In everyday life, time moves in one direction: forward. But in the Hartle-Hawking model, as you approach the origin of the universe, time gradually becomes indistinguishable from a spatial dimension. The three dimensions of space and this transformed version of time create a smooth, closed geometry, finite but without an edge or boundary. Hawking compared it to the surface of the Earth. You can travel to the North Pole, but there’s nothing “north of the North Pole.” The pole is a regular point on the surface, not a boundary. In this model, the beginning of the universe is like that pole: a point where things start, but not a singularity where the laws of physics collapse. There’s no moment “before” because time as we understand it doesn’t extend backward past that point. It simply rounds off.
This isn’t just a philosophical reframing. The no-boundary proposal makes specific mathematical predictions about the early universe’s geometry, though testing them remains extraordinarily difficult.
The Big Bounce: A Universe Before Ours
A competing family of theories says there absolutely was a “before,” and our Big Bang was actually a transition from something that came earlier. In loop quantum cosmology, a framework that applies quantum mechanics to the structure of space itself, the singularity is replaced by a “quantum bounce.”
The idea is that space has a minimum possible volume. It can’t be compressed to a point. As a collapsing universe approaches that minimum, quantum effects generate an enormous repulsive force that reverses the collapse into expansion. What looks like the Big Bang from our side was actually a bounce: a previous universe contracted, hit a floor, and rebounded into ours. Recent theoretical work has shown that the probability of this bounce is highest precisely when the universe reaches its smallest possible volume, which is the condition where classical physics would have predicted a singularity.
In this picture, our universe has a parent. The natural follow-up question, what came before that parent universe, potentially leads to an infinite chain of bounces, each universe collapsing and rebirthing the next.
Penrose’s Infinite Cycle of Aeons
Roger Penrose, the Nobel Prize-winning physicist, proposed a different kind of cycling. His conformal cyclic cosmology describes the universe’s history as an endless sequence of “aeons.” Each aeon begins with a Big Bang and ends not in a collapse, but in an infinitely expanded, cooled-out state where all matter has decayed and only light remains.

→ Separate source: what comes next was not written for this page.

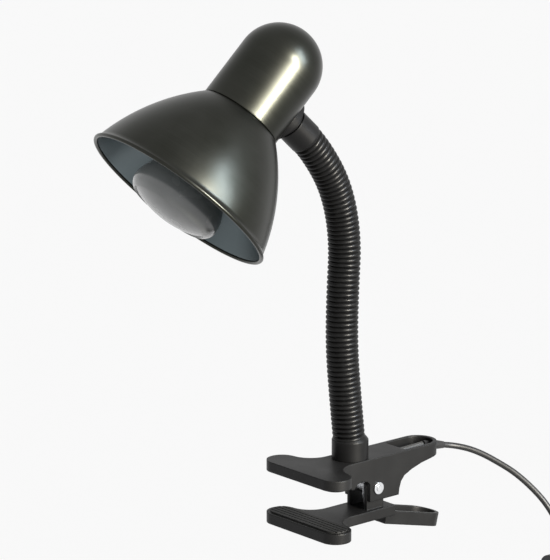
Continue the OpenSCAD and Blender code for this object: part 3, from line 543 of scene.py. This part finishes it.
reach, floor_z = 8.0, -0.285
floor = grid_mesh("floor", np.array([
    [[-reach, -reach, floor_z], [reach, -reach, floor_z]], [[-reach, reach, floor_z], [reach, reach, floor_z]]
]), np.array([0.0, 1.0]), False)
paper = Finish("paper", Roughness=0.9)
paper.colour(paper.noise(3), (0.83, 0.83, 0.83), (0.86, 0.86, 0.86))
out = paper.tree.nodes["Material Output"]
paper.tree.links.new(whitened(paper.tree, paper.shader.outputs[0], 0.94), out.inputs["Surface"])
floor.data.materials.append(paper.material)

world = bpy.data.worlds.new("surround")
scene.world = world
world.use_nodes = True
tree = world.node_tree
sky = tree.nodes["Background"]
sky.inputs["Color"].default_value = (0.97, 0.985, 1.0, 1)
sky.inputs["Strength"].default_value = 0.65
bright = tree.nodes.new("ShaderNodeBackground")
bright.inputs["Strength"].default_value = 1.0
blend = tree.nodes.new("ShaderNodeMixShader")
tree.links.new(seen_directly(tree).socket, blend.inputs[0])
tree.links.new(sky.outputs[0], blend.inputs[1])
tree.links.new(bright.outputs[0], blend.inputs[2])
tree.links.new(blend.outputs[0], tree.nodes["World Output"].inputs[0])


def softbox(name, right, up, distance, width, height, power, colour):
    """A soft panel aimed at the shade, placed by its angles right of and above the camera's direction."""
    aim = np.array([0.0, -0.04, 0.2])
    r, u = math.radians(right), math.radians(up)
    way = math.cos(u) * (math.cos(r) * towards + math.sin(r) * rightwards) + math.sin(u) * upwards
    lamp = bpy.data.lights.new(name, "AREA")
    lamp.shape = "RECTANGLE"
    lamp.size = width
    lamp.size_y = height
    lamp.energy = power
    lamp.color = colour
    panel = bpy.data.objects.new(name, lamp)
    side = np.cross(np.array([0, 0, 1.0]), way)
    side /= np.linalg.norm(side)
    top = np.cross(way, side)
    spot = aim + way * distance
    panel.matrix_world = Matrix([[side[i], top[i], way[i], spot[i]] for i in range(3)] + [[0, 0, 0, 1]])
    panel.visible_camera = False
    scene.collection.objects.link(panel)


softbox("key", 45, 6, 2.0, 0.2, 1.2, 200, (1.0, 0.95, 0.84))
softbox("cool", 64, 20, 2.2, 0.3, 1.2, 50, (0.72, 0.84, 1.0))
softbox("face", -12, -42, 1.6, 0.2, 0.2, 9, (1.0, 0.98, 0.94))
softbox("glint", -166, -20, 1.1, 0.09, 0.09, 3.5, (1.0, 0.98, 0.92))
softbox("low_glint", -150, -34, 1.1, 0.07, 0.07, 2.5, (1.0, 0.98, 0.92))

Here’s the key insight: a universe containing nothing but massless particles (like photons) loses all sense of scale. Distance and time become meaningless when there’s no massive particle to measure them against. Penrose argues that this empty, scale-free state is mathematically identical to the ultra-compressed, scale-free conditions of a Big Bang. The infinite future of one aeon smoothly becomes the Big Bang of the next, across what he calls a “crossover surface.” No singularity is needed. The geometry remains classical and smooth at the transition.
What existed before our Big Bang, in this model, was the dying phase of a previous aeon: a vast, cold, empty universe whose last photons became the first seeds of our own. Penrose has even proposed that evidence of this previous aeon might be detectable as subtle patterns in the cosmic microwave background, the faint afterglow of the Big Bang that fills the sky. This claim remains highly debated among cosmologists.
String Theory’s Pre-Big Bang Phase
String theory offers yet another possibility. In the 1990s, physicists Maurizio Gasperini and Gabriele Veneziano developed a “pre-Big Bang scenario” based on symmetries unique to string theory. Their model describes a universe that existed before the high-density state we associate with the Big Bang, but in a radically different form.
In this picture, the universe began in a nearly empty, cold, flat state and underwent a period of accelerating expansion driven by a fundamental field in string theory. This pre-Big Bang phase is, in a precise mathematical sense, the mirror image of the decelerating expansion we see today. The two phases are connected by a principle called duality, where the physics at very small scales mirrors the physics at very large scales. The singularity that classical physics predicts at the junction between these phases may be avoided entirely, replaced by a smooth transition at extremely high (but finite) density. One intriguing prediction: this scenario would leave traces in the form of primordial gravitational waves with a distinctive energy spectrum, potentially detectable by future observatories.
What Observations Can Actually Tell Us
These aren’t just thought experiments. Each model makes predictions, and astronomers are slowly gathering the kind of data that could distinguish between them.
The cosmic microwave background (CMB) remains the most powerful tool. It’s a snapshot of the universe roughly 380,000 years after the Big Bang, and its patterns encode information about what happened in the earliest moments. Specific polarization patterns in the CMB, called B-modes, could reveal primordial gravitational waves generated during or before the Big Bang. So far, observations from experiments like BICEP and the Planck satellite are consistent with no detection of these waves, but the sensitivity of these instruments continues to improve.
NASA’s James Webb Space Telescope has added a new kind of pressure. In 2024, Webb spotted a galaxy that existed just 290 million years after the Big Bang, at a redshift of about 14. This galaxy was already hundreds of millions of times the mass of the Sun and contained oxygen, which means multiple generations of massive stars had already lived and died by that point. Galaxies this large and mature appearing this early don’t match what standard models predicted. They don’t directly tell us what came before the singularity, but they’re forcing physicists to reconsider the timeline and mechanisms of the very early universe, which tightens the constraints on every pre-Big Bang theory.
Why “Before” Might Not Mean What You Think
The deepest issue with the question “what was before the singularity?” is that it assumes time is a straight line extending infinitely in both directions. Several of the models described above challenge that assumption directly. In Hawking’s version, time curves into something else. In Penrose’s, it loops. In loop quantum cosmology, it extends backward through the bounce into a previous era. In string cosmology, a mirror-image phase precedes ours.
Each answer redefines what “before” means. And that’s probably the most important thing to take away: the question isn’t unanswerable because physics is ignorant. It’s unanswerable in its current form because the word “before” may not apply at the boundary of the universe the way it applies in everyday life. The real question physics is working on is more precise: is there a consistent description of reality that connects smoothly to what we observe, without requiring a point where all the laws break down? Multiple candidates exist. None is proven. The data that could settle the debate is, slowly, arriving.